As a business owner, you must make the right decisions for continued success. One aspect of this is knowing when to close or sell your business when the time is appropriate.
According to the Small Business Association, there are a few different methods for dissolving a business. Understanding these options ensures you make the best decisions for your needs.
If you wish to keep your business intact but are no longer interested in owning it, you have a few options. You can sell it to another party (more on that below), or you can establish a lease agreement. This usually occurs when you must take an extended break from the business, but ultimately choose to retain ownership over it. You can design the lease to cover a specific period of time, at which point you will assume ownership again and the lessee will move onto a new venture.
Closing your business
Once you make the decision to close, you must file the proper dissolution documents for your type of business.
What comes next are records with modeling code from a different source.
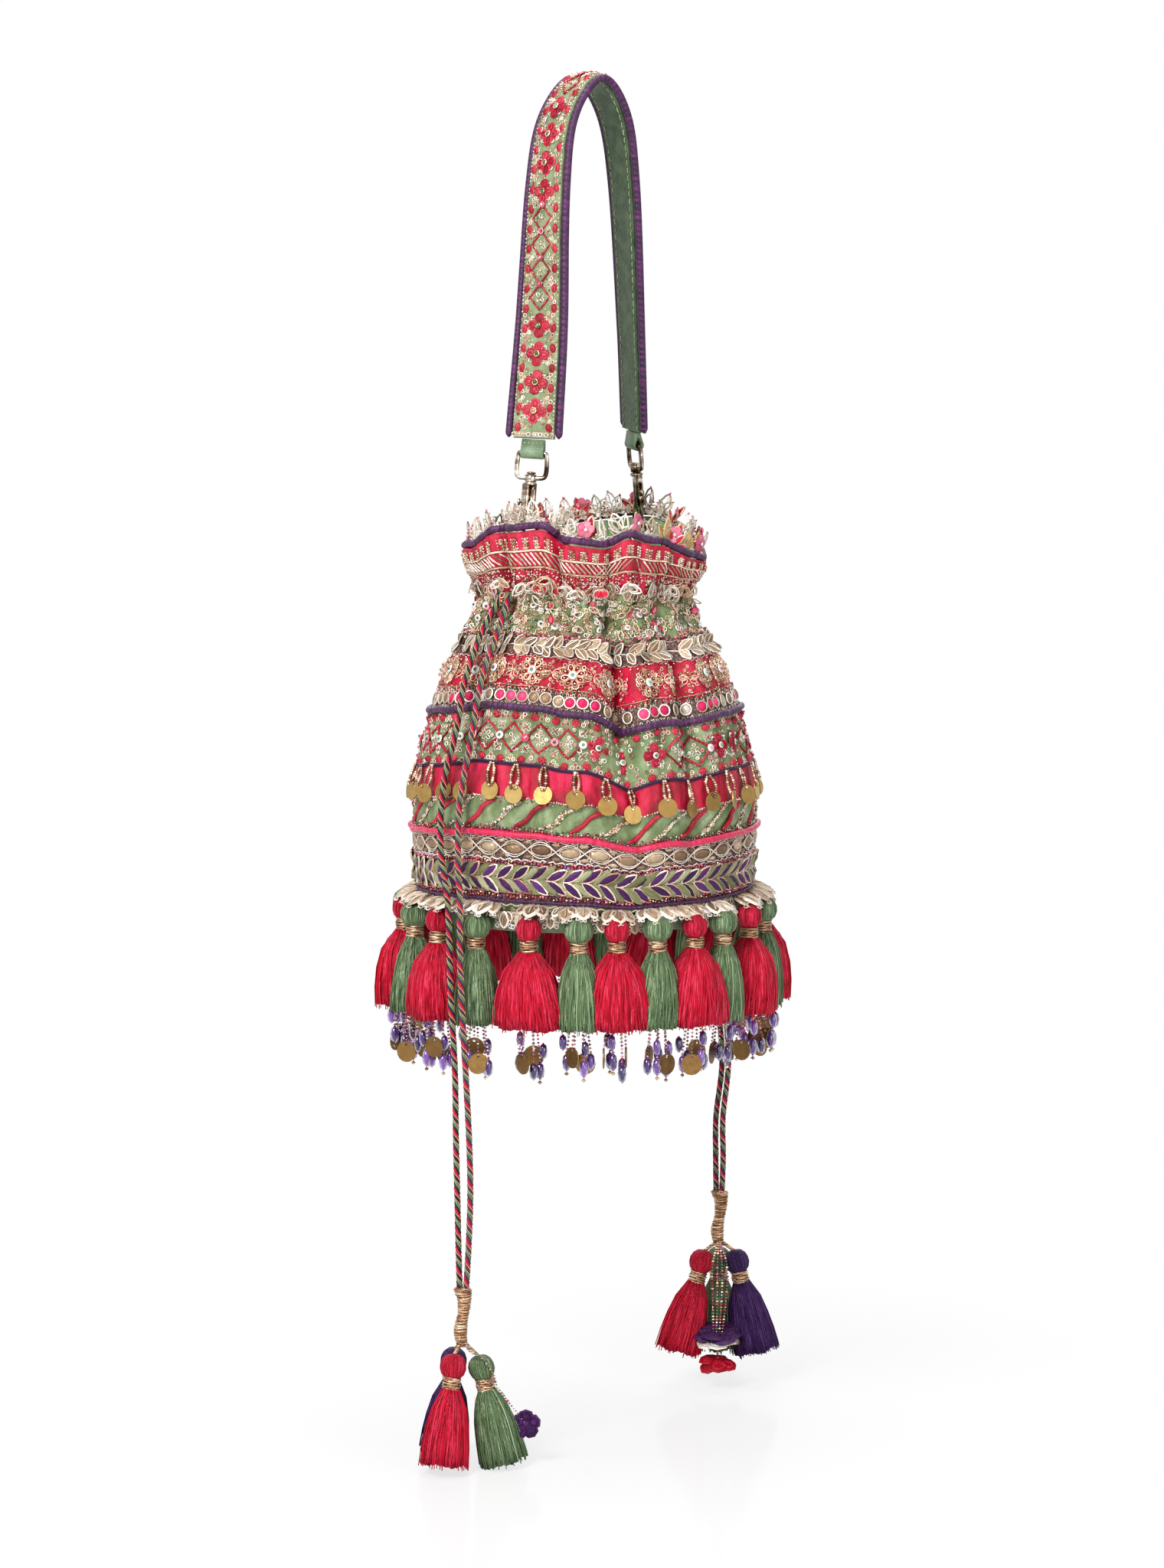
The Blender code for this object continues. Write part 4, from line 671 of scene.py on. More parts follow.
def look(name, tones, grain=600.0, stretch=(1, 1, 1), uv=False, island=0.0, rough=0.5, bumps=(), **values):
    """A Principled material: tones mixed by noise and by island, with bumps of noise or waves."""
    made = LOOKS[name] = bpy.data.materials.new(name)
    made.use_nodes = True
    tree = made.node_tree
    shader = tree.nodes["Principled BSDF"].inputs
    for key, value in {"Roughness": rough, **values}.items():
        shader[key.replace("_", " ")].default_value = value
    coordinates = add_node(tree, "TexCoord", {}).outputs["UV" if uv else "Object"]

    def mapped(scale):
        """The coordinates stretched by a scale for each axis."""
        return add_node(tree, "Mapping", {"Vector": coordinates, "Scale": scale}).outputs["Vector"]

    noise = add_node(tree, "TexNoise", {"Scale": grain, "Detail": 4.0, "Vector": mapped(stretch)})
    factor = noise.outputs["Fac"]
    if island:
        own = add_node(tree, "NewGeometry", {}).outputs["Random Per Island"]
        factor = add_node(tree, "Mix", {"Factor": island, "A": factor, "B": own}).outputs["Result"]
    ramp = add_node(tree, "ValToRGB", {"Fac": factor})
    tree.links.new(ramp.outputs["Color"], shader["Base Color"])
    tones = [rgb(tone) for tone in tones.split()]
    places = np.linspace(0.15, 0.85, len(tones)) if island else np.linspace(0.34, 0.66, len(tones))
    bands = ramp.color_ramp.elements
    bands[0].position, bands[0].color = places[0], tones[0]
    bands[1].position, bands[1].color = places[-1], tones[-1]
    for place, tone in zip(places[1:-1], tones[1:-1]):
        bands.new(place).color = tone
    surface = {}
    for kind, scale, depth, *more in bumps:
        inputs = {"Scale": scale, "Vector": mapped(more[0] if more else (1, 1, 1))}
        if kind == "noise":
            height = add_node(tree, "TexNoise", {"Detail": 3.0, **inputs}).outputs["Fac"]
        elif kind == "cells":
            height = add_node(tree, "TexVoronoi", inputs).outputs["Distance"]
        else:
            inputs["Distortion"] = more[1] if len(more) > 1 else 0.4
            height = add_node(tree, "TexWave", inputs, bands_direction=kind).outputs["Fac"]
        bump = add_node(tree, "Bump", {"Distance": depth, "Height": height, **surface})
        surface = {"Normal": bump.outputs["Normal"]}
    if surface:
        tree.links.new(surface["Normal"], shader["Normal"])


def period(size):
    """The wave scale whose bands are that many units apart."""
    return math.tau / (20 * size)


def satin(name, tones, **values):
    """Silk satin: a fine weave over soft puckers."""
    weave = (("X", period(0.42), 0.00005), ("Y", period(0.3), 0.00007), ("noise", 0.22, 0.0011))
    settings = dict(grain=0.14, stretch=(1, 0.5, 1), uv=True, rough=0.4, bumps=weave)
    look(name, tones, **{**settings, **values})


def thread(name, tones, **values):
    """Thread whose tone differs from stitch to stitch."""
    bumps = (("noise", 2400.0, 0.00015),)
    settings = dict(grain=900.0, island=0.6, bumps=bumps, Specular_IOR_Level=0.3)
    look(name, tones, **{**settings, **values})


def strands(name, tones):
    """A tassel's hanging threads, fine and crimped, along V. Their tone streaks along V are partly each
    thread's own tone and partly painted shade between threads and painted highlights.
    """
    bumps = (("X", period(0.8), 0.0004, (1, 1, 1), 3.0), ("noise", 2.2, 0.0003, (1, 0.3, 1)))
    look(name, tones, grain=1.9, stretch=(1, 0.05, 1), uv=True, bumps=bumps, Specular_IOR_Level=0.2)


def bead(name, tones, **values):
    """Small glass or metal beads, each with its own tone."""
    bumps = (("noise", 1500.0, 0.00004),)
    settings = dict(grain=500.0, island=0.8, rough=0.12, bumps=bumps, Coat_Weight=0.6)
    look(name, tones, **{**settings, **values})


# Tones as sRGB hex numbers, from the darkest to the lightest
satin("crimson_satin", "9c0024 ce0836 ec2658")
satin("sage_satin", "64764a 849868 a6b88c", rough=0.42)
satin("strap_satin", "7a8a62 92a276 aab88e", rough=0.42)
look("lining_satin", "688c58 84a870", grain=140.0, rough=0.42, bumps=(("noise", 220.0, 0.0006),))
satin(
    "gold_ground", "422a30 6c504c 987c6a", grain=1.3, rough=0.5,
    bumps=(("cells", 1.3, 0.0005), ("noise", 2.0, 0.0004)), Metallic=0.3,
)
stitch = (("X", period(0.0004), 0.00014),)
thread("gold_thread", "80563e d6b292 fdeed6", rough=0.3, Metallic=0.35)
thread("silver_thread", "a88c78 ecdecc fffcf6", rough=0.28, Metallic=0.25)
thread(
    "champagne", "684c38 9e8264 d8c2a2", rough=0.32,
    bumps=(("X", period(0.00035), 0.00012, (1, 1, 1), 1.0),), Metallic=0.35,
)
thread("old_gold", "84644c bc9c7c ecd6b8", rough=0.36, bumps=stitch, Metallic=0.3)
bead("gold_bead", "7a5432 caa476 fff0d6", rough=0.15, Metallic=0.85)
bead("bronze_bead", "684632 b28866 fce4c6", rough=0.2, Metallic=0.7)
bead("pink_bead", "960a30 d6385e f8a0b0")
bead("crimson_bead", "680a22 9c1a38 ce546a")
bead("green_bead", "0e3e22 26703e 7ab280")
bead("lilac_bead", "6e3c60 ac7496 ecc4d8", rough=0.2, Metallic=0.5)
glass = dict(rough=0.06, Coat_Weight=1.0, Transmission_Weight=0.3, IOR=1.5)
bead("purple_bead", "2c085c 501c88 8c56be", **glass)
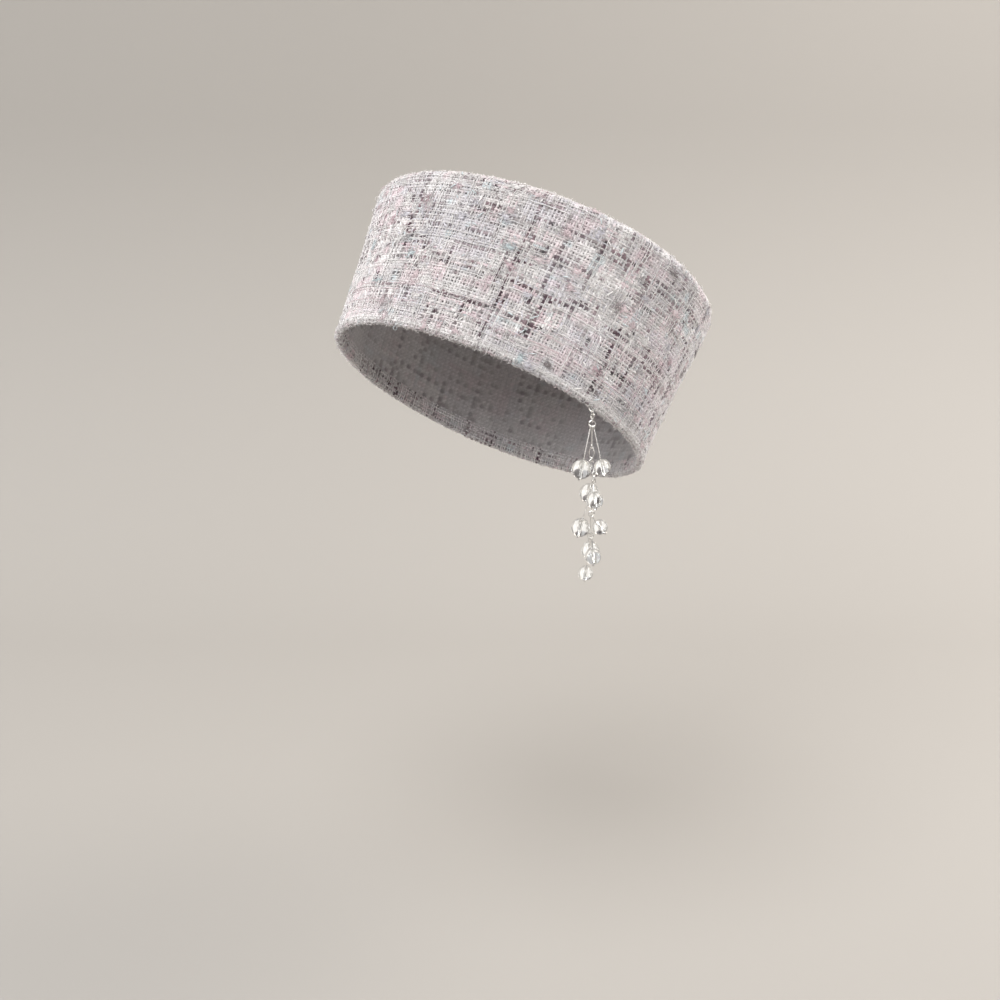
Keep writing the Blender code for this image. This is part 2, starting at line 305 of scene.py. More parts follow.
def tube_faces(count, steps, sides, closed):
    """Faces of tubes whose points run by tube, step and side; open tubes get end caps."""
    tube = np.arange(count)[:, None, None] * steps * sides
    step = np.arange(steps if closed else steps - 1)[None, :, None]
    side = np.arange(sides)[None, None, :]
    following = (step + 1) % steps
    turned = (side + 1) % sides
    corners = (
        tube + step * sides + side,
        tube + step * sides + turned,
        tube + following * sides + turned,
        tube + following * sides + side,
    )
    faces = np.stack(np.broadcast_arrays(*corners), axis=-1).reshape(-1, 4).tolist()
    if not closed:
        start = np.arange(count)[:, None] * steps * sides + np.arange(sides)[None, :]
        faces += start[:, ::-1].tolist()
        faces += (start + (steps - 1) * sides).tolist()
    return faces


# A slanting direction for round tubes, along which none of them runs
ANY_FACING = np.array((0.31, 0.87, 0.38))


def swept(paths, radii, flat=1.0, facing=None, sides=3):
    """Points of tubes along paths (tube, step, 3); flat squeezes them in the facing direction."""
    ahead = np.gradient(paths, axis=1)
    ahead /= np.linalg.norm(ahead, axis=-1, keepdims=True) + 1e-9
    if facing is None:
        facing = np.broadcast_to(ANY_FACING, paths.shape)
    across = np.cross(ahead, facing)
    across /= np.linalg.norm(across, axis=-1, keepdims=True) + 1e-9
    up = np.cross(across, ahead)
    turn = 2 * math.pi * np.arange(sides) / sides + math.pi / 2
    ring = across[:, :, None, :] * np.cos(turn)[None, None, :, None]
    ring = ring + up[:, :, None, :] * (flat * np.sin(turn))[None, None, :, None]
    return paths[:, :, None, :] + ring * radii[:, :, None, None]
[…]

From there, you should cancel your trade name, as well as any licenses or permits you currently have. Next, make sure you pay any remaining taxes or other forms of debt. You must also ensure your staff is sufficiently compensated for their work.
Selling your business
In order to sell your business to another party, you must have a good understanding of its value. This requires finding the right valuation method, such as the current market value. You may also value your business based on your current revenue or the number of assets in its name. A formal appraisal is best for the most accurate information.
No matter which option you ultimately choose, you must have a proper plan in place to ensure a successful process. By looking at the bigger picture, you can make a decision that meets your needs and ensures a bright financial future.